Lee ‘Scratch’ Perry: Super Ape
Genius at the controls. Take a breath, open your mind and listen to this masterpiece of roots music. A must have for all Perry lovers and for the new generations interested in reggae music. Super Ape might not be the best reggae album of the 70s nor even Perry’s finest but it set a trend; reggae and dub meets, well, all sorts of sounds and influences. Various reissues and re-shaping has occurred in the past 44 years but the original still stands strong.
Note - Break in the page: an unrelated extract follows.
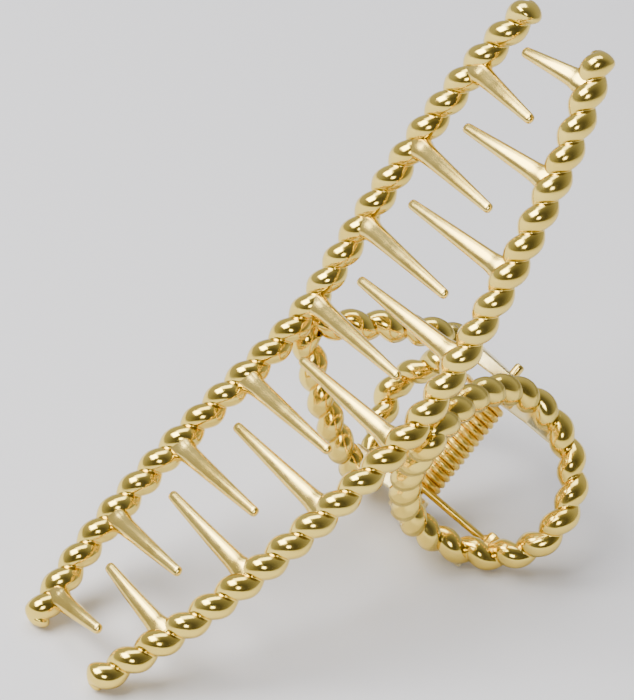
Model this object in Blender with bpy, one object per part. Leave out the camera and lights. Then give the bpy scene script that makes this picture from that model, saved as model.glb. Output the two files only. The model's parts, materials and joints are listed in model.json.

Scotland 2, England 1, Hampden Park, 15 May
This game would become a skeleton in goalkeeper Ray Clemence's cupboard after allowing a saveable Kenny Dalglish shot to roll through his legs for Scotland's winning goal. Mick Channon had given England an early lead but there was only ever going to be one winner. Bruce Rioch equalised just six minutes later. Clemence would later say he had Dalglish’s shot covered, but it bobbled and the next thing he knew it went through his legs and into the net. Scots fans didn’t care, they’ve never let the keeper forget it to this day.